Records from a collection
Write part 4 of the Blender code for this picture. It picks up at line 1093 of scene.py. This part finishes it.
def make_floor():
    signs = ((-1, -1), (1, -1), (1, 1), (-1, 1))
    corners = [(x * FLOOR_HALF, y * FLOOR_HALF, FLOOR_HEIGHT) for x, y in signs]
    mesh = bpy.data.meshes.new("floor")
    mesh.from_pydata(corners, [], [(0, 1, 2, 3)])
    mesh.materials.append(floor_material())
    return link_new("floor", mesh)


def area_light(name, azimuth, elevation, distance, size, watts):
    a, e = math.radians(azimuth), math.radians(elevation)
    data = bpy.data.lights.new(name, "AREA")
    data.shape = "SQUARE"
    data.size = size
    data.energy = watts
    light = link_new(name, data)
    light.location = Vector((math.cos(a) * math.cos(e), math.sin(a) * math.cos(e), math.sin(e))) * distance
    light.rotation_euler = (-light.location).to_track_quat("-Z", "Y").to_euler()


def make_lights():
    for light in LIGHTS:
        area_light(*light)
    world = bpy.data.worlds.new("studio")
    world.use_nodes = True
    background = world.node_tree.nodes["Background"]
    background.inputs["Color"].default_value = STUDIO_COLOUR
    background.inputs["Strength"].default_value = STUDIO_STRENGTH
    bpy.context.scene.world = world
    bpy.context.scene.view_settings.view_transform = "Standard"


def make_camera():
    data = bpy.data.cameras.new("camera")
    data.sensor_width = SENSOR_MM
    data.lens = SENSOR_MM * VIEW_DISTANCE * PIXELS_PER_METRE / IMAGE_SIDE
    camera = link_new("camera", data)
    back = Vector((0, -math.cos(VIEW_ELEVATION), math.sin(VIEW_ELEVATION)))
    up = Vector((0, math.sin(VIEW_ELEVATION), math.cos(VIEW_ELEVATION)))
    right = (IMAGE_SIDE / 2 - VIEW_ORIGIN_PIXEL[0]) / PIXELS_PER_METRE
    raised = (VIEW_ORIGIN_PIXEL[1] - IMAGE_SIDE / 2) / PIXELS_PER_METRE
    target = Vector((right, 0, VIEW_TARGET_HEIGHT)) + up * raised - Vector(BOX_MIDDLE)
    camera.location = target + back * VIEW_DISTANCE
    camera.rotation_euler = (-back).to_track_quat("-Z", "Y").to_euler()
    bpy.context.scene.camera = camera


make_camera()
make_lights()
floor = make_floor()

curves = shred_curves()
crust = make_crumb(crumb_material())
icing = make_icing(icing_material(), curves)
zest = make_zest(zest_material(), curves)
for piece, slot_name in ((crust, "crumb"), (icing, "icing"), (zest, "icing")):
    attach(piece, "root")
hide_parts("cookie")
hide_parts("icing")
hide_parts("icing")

==

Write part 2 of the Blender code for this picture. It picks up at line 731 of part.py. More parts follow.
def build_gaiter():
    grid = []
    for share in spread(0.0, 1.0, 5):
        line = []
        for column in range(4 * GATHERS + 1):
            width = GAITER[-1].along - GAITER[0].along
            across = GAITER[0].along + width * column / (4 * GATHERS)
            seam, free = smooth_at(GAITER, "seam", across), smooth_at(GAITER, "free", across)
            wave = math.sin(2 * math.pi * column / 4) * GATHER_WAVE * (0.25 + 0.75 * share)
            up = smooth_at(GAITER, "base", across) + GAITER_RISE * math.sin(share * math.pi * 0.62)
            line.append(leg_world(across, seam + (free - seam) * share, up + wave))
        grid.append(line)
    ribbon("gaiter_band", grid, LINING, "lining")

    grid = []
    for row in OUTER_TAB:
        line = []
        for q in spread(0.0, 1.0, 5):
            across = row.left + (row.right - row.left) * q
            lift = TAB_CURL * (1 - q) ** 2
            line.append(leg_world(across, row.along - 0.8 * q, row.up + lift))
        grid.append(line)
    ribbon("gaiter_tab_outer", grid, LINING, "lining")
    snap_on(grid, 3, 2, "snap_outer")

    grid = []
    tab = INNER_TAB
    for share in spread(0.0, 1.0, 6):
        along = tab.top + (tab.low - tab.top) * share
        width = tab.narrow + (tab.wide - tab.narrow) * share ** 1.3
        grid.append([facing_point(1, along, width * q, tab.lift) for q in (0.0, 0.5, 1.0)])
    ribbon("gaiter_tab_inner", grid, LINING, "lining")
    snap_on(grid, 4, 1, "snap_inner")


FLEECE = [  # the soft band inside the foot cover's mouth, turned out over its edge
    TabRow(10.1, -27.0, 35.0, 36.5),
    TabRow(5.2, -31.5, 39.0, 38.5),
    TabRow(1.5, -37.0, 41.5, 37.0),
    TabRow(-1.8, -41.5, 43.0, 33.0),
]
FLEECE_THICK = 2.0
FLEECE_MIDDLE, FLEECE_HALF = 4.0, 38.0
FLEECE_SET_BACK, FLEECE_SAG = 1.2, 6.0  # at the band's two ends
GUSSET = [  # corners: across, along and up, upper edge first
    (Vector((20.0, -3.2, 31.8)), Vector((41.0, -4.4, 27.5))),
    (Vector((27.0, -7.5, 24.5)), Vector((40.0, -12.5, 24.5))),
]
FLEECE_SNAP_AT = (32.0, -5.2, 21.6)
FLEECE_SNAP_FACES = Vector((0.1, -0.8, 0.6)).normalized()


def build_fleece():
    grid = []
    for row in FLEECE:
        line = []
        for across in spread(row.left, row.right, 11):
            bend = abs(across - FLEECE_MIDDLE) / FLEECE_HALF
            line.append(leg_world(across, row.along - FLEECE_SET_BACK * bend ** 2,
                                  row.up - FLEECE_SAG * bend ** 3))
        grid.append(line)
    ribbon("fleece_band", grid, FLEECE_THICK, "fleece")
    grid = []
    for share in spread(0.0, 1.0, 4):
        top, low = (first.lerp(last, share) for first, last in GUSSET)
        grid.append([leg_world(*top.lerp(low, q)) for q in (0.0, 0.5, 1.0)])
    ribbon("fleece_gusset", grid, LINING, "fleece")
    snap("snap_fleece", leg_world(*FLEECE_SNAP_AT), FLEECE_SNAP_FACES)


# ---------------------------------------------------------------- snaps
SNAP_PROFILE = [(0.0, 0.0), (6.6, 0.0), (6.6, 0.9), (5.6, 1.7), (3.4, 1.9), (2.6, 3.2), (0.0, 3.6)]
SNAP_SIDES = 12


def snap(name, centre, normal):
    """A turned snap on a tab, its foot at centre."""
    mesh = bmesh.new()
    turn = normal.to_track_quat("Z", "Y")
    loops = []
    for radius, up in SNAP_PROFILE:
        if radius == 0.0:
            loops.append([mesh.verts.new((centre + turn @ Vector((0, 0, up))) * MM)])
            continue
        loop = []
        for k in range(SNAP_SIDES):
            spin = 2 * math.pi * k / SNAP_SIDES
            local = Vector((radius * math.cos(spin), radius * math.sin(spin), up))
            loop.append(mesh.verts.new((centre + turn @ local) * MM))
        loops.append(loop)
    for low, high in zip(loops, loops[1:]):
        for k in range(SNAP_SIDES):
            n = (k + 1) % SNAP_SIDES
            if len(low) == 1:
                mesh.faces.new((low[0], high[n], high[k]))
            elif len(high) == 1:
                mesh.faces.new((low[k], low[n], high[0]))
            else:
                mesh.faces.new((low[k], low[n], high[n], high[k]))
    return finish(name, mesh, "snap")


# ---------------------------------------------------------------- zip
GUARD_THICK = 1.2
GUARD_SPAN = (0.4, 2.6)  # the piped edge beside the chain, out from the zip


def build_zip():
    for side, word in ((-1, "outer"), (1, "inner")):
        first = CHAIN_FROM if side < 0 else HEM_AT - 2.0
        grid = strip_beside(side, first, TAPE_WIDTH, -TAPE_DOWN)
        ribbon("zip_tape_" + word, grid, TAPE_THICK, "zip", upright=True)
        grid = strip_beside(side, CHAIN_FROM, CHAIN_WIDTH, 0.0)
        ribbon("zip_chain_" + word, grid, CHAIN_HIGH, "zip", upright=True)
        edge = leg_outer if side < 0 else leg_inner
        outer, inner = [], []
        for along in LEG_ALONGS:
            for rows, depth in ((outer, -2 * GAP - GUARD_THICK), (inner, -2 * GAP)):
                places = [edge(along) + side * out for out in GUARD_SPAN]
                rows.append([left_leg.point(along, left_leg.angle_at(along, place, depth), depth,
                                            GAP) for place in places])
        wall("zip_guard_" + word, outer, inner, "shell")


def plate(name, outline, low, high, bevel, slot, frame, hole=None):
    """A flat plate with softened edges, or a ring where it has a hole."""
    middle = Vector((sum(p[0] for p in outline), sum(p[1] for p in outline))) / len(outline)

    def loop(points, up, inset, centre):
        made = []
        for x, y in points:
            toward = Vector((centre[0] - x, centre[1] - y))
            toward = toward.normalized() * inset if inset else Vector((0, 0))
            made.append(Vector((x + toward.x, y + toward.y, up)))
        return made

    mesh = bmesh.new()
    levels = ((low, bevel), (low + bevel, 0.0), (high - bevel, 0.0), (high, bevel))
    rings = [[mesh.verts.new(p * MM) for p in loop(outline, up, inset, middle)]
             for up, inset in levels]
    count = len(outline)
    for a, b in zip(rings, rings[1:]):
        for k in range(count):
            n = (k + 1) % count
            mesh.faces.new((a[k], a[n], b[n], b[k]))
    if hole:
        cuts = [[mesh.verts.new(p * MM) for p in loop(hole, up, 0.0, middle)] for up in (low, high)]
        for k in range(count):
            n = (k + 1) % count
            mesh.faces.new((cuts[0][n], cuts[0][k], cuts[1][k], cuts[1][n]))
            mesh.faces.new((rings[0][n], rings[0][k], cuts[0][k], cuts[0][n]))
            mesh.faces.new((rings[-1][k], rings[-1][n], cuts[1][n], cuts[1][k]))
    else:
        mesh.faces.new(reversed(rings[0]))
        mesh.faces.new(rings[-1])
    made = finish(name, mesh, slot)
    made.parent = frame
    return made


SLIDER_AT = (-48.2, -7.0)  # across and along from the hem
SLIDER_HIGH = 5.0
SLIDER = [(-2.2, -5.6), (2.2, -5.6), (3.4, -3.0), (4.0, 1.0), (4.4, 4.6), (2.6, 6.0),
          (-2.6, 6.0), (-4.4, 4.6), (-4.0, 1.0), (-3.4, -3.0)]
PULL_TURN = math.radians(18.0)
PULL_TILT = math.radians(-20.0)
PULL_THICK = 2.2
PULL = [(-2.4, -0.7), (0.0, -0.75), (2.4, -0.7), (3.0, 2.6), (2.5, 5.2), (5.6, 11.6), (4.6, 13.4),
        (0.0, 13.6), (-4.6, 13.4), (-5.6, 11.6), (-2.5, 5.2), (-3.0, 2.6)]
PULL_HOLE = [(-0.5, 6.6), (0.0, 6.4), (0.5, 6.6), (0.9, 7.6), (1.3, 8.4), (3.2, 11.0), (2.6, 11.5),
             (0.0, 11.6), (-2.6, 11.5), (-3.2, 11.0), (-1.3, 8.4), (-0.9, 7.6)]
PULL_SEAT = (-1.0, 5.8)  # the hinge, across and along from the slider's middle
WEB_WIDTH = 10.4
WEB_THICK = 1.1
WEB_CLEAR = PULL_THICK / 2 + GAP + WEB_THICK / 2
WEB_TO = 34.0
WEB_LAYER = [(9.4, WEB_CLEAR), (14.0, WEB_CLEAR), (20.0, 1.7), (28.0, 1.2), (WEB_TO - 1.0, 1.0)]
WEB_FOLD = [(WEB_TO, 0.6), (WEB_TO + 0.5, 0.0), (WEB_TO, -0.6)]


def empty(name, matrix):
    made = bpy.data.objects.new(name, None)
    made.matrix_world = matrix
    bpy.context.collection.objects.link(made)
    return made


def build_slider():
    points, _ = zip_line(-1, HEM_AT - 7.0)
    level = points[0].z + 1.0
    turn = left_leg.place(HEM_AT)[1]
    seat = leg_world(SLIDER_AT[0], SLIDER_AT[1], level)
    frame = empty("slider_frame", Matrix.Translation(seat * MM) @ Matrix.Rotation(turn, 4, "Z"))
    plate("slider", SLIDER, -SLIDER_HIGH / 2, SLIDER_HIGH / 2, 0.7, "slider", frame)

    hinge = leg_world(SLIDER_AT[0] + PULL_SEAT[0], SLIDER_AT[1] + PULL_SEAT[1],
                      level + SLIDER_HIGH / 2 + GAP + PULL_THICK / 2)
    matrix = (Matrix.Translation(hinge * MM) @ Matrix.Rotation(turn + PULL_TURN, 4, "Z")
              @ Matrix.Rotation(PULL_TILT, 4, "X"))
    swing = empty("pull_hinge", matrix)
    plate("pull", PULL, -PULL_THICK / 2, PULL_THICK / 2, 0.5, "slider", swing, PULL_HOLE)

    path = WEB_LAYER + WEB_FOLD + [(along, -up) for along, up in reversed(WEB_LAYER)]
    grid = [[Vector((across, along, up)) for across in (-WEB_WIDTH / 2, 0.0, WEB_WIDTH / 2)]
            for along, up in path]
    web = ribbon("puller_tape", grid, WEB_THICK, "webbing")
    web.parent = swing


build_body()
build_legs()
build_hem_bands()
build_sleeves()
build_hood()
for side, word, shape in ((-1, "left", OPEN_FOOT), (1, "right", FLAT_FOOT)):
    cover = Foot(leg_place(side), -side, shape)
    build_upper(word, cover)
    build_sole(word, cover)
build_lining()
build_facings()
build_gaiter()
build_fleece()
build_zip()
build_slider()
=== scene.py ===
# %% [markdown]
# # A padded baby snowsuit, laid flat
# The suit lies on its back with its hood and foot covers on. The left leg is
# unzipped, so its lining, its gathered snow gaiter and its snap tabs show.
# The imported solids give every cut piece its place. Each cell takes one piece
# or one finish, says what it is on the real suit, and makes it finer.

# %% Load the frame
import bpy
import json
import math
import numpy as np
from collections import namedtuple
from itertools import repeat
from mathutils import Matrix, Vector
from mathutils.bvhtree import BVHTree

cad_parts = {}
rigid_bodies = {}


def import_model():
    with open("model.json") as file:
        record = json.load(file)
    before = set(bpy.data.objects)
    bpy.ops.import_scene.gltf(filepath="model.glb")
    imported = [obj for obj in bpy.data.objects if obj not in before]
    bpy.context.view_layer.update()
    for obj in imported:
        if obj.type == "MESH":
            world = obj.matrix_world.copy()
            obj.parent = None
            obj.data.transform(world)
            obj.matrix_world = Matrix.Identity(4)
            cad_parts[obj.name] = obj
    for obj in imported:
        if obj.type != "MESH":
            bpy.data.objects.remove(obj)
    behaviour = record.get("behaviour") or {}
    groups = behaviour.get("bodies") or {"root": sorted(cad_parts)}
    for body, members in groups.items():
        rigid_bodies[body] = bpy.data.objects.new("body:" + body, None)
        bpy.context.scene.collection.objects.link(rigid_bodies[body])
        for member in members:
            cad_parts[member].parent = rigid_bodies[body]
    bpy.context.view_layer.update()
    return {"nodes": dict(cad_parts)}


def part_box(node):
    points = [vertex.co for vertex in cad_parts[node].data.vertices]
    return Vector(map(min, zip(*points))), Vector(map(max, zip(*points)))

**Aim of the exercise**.
Working from the data above, extract solely the lines from the one containing "path = WEB_LAYER" through the one containing "imported = [obj", exactly as they appear, both included.

**Output below**.
    path = WEB_LAYER + WEB_FOLD + [(along, -up) for along, up in reversed(WEB_LAYER)]
    grid = [[Vector((across, along, up)) for across in (-WEB_WIDTH / 2, 0.0, WEB_WIDTH / 2)]
            for along, up in path]
    web = ribbon("puller_tape", grid, WEB_THICK, "webbing")
    web.parent = swing


build_body()
build_legs()
build_hem_bands()
build_sleeves()
build_hood()
for side, word, shape in ((-1, "left", OPEN_FOOT), (1, "right", FLAT_FOOT)):
    cover = Foot(leg_place(side), -side, shape)
    build_upper(word, cover)
    build_sole(word, cover)
build_lining()
build_facings()
build_gaiter()
build_fleece()
build_zip()
build_slider()
=== scene.py ===
# %% [markdown]
# # A padded baby snowsuit, laid flat
# The suit lies on its back with its hood and foot covers on. The left leg is
# unzipped, so its lining, its gathered snow gaiter and its snap tabs show.
# The imported solids give every cut piece its place. Each cell takes one piece
# or one finish, says what it is on the real suit, and makes it finer.

# %% Load the frame
import bpy
import json
import math
import numpy as np
from collections import namedtuple
from itertools import repeat
from mathutils import Matrix, Vector
from mathutils.bvhtree import BVHTree

cad_parts = {}
rigid_bodies = {}


def import_model():
    with open("model.json") as file:
        record = json.load(file)
    before = set(bpy.data.objects)
    bpy.ops.import_scene.gltf(filepath="model.glb")
    imported = [obj for obj in bpy.data.objects if obj not in before]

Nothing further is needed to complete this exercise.